Duplicate Content Checklist

Identification

  • Search Console coverage reviewed
  • Site audit for internal duplicates
  • External duplicate check
  • URL variations identified

Technical Fixes

  • HTTP→HTTPS redirect
  • www/non-www redirect
  • Trailing slash consistency
  • Index page redirects
  • Parameter handling configured

Canonicalization

  • Self-canonical on all pages
  • Duplicates point to original
  • Internal links use canonical URLs
  • Sitemap uses canonical URLs

Monitoring

  • Regular Search Console review
  • Periodic site audits
  • New content canonical check

Conclusion

Duplicate content causes ranking dilution and indexing confusion, though Google doesn’t penalize it. Common causes include URL parameters, protocol/subdomain variations, and pagination.

Use canonical tags for content that needs to remain accessible at multiple URLs. Use 301 redirects when duplicates should no longer exist. Enforce consistency with trailing slashes, www, and HTTPS.

Regular audits identify duplicate issues before they impact rankings. Combine duplicate content management with proper URL structure and technical SEO practices.

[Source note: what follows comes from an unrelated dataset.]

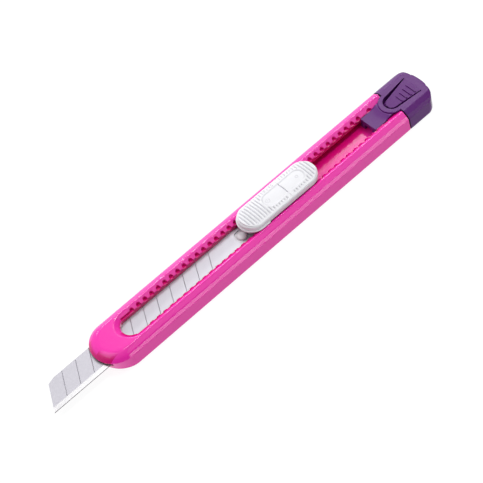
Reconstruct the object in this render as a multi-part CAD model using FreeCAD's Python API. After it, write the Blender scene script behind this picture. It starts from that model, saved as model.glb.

Frequently Asked Questions

Does Google penalize duplicate content?
No, Google does not penalize sites for duplicate content. However, it may not rank the version you prefer, and ranking signals get diluted across versions. Scraped/stolen content is different - that violates guidelines. Internal duplicates are common and handled automatically, but proper canonicalization ensures the right version ranks.
How much duplicate content is too much?
There's no specific threshold. Small amounts of duplicate content (boilerplate, legal text) are normal. Problems arise when significant portions of unique content are duplicated, or when many pages have substantially similar content. Focus on creating unique value on each page rather than hitting a percentage.
How do I check for duplicate content?
Use tools like Screaming Frog (internal duplicates), Copyscape (external), or Siteliner. In Google Search Console, check for 'Duplicate without user-selected canonical' in the Coverage report. Search for exact phrases from your content in quotes to find external copies.